1.  One person seemed to treat the claim for refund example above as an adversary-type proceeding, suggesting that filing a claim for refund might be appropriate.  I am not convinced because, in the example, the attorney knows that the taxpayer is not entitled to a refund.  I have nothing new to offer on that.  But I posited this question to the person:  What if the attorney knows that the refund statute of limitations bars the refund — i.e., it is an arguably meritorious claim on the merits but the statute of limitations unquestionably bars the IRS from granting the claim?  Can the taxpayer with the attorney’s assistance file the claim in the hopes that the IRS will just miss the statute of limitations issue?  The person responded that yes, filing the claim for refund was appropriate.  I am not convinced.  Isn’t this just another example of the audit lottery?

2.  In example #1, is it relevant that the time period to file a claim for refund is jurisdictional, so that timeliness inheres in the claim for refund in question?  I haven’t dug into that issue, but it seems to me that, if timeliness is jurisdictional and inherent in the claim, then an untimely claim is inherently invalid and signing the required jurat may be improper for that reason.

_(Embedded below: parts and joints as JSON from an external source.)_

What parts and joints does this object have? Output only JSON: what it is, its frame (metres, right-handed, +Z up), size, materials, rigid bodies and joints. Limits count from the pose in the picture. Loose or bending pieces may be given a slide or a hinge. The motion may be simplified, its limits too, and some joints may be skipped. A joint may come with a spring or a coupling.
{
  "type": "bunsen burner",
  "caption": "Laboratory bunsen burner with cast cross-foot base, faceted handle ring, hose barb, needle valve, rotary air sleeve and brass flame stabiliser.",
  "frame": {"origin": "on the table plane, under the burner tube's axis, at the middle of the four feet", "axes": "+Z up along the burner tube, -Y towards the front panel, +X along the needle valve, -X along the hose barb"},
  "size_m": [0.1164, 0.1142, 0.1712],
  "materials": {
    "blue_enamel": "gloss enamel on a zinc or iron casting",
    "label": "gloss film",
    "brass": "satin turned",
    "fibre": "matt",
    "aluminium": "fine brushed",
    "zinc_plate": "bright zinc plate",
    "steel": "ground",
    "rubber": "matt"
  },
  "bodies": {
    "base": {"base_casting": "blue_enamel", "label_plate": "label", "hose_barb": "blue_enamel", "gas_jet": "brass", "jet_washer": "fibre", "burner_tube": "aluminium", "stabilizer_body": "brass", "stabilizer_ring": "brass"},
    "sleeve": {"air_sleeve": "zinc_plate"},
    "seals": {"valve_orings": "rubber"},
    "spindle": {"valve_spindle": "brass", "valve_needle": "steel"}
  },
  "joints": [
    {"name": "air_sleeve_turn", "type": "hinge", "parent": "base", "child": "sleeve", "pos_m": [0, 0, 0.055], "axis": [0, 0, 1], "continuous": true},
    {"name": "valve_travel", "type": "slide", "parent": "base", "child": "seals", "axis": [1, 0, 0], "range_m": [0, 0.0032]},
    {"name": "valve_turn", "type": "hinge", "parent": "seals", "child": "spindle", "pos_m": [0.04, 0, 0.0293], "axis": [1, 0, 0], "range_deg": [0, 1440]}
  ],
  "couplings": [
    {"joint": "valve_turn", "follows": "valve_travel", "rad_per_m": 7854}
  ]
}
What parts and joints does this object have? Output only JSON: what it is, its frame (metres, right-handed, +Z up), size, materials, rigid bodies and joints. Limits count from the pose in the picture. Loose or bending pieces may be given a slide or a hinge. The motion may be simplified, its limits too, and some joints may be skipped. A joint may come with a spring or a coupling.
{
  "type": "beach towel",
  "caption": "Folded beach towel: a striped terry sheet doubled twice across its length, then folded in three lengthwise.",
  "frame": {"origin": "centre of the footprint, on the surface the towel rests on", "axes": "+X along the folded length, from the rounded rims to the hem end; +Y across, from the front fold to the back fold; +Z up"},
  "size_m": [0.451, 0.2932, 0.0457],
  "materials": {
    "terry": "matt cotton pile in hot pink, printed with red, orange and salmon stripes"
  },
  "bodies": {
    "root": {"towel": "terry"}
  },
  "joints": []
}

3.  I turned example #1 around and asked whether the person felt the it was legal or ethical for the IRS to make an assessment (or send a predicate notice of deficiency) or take collection action when the IRS personnel knew that the assessment or collection statute of limitations had expired.  The person answered yes.  While I never worked for the IRS, but did for DOJ Tax; my gut reaction (uninformed by specific research) is that the answer is no.  There may be some remedies for a taxpayer for such improper conduct, but the question here is whether the IRS, knowing its conduct was illegal because of the statute of limitations, may legally or ethically undertake the conduct.  Note in this regard that, as I understand the statute of limitations for tax assessments, at least, it is as if the liability never existed (some statutes of limitations by contrast merely foreclose a remedy but do not wipe out the underlying liability).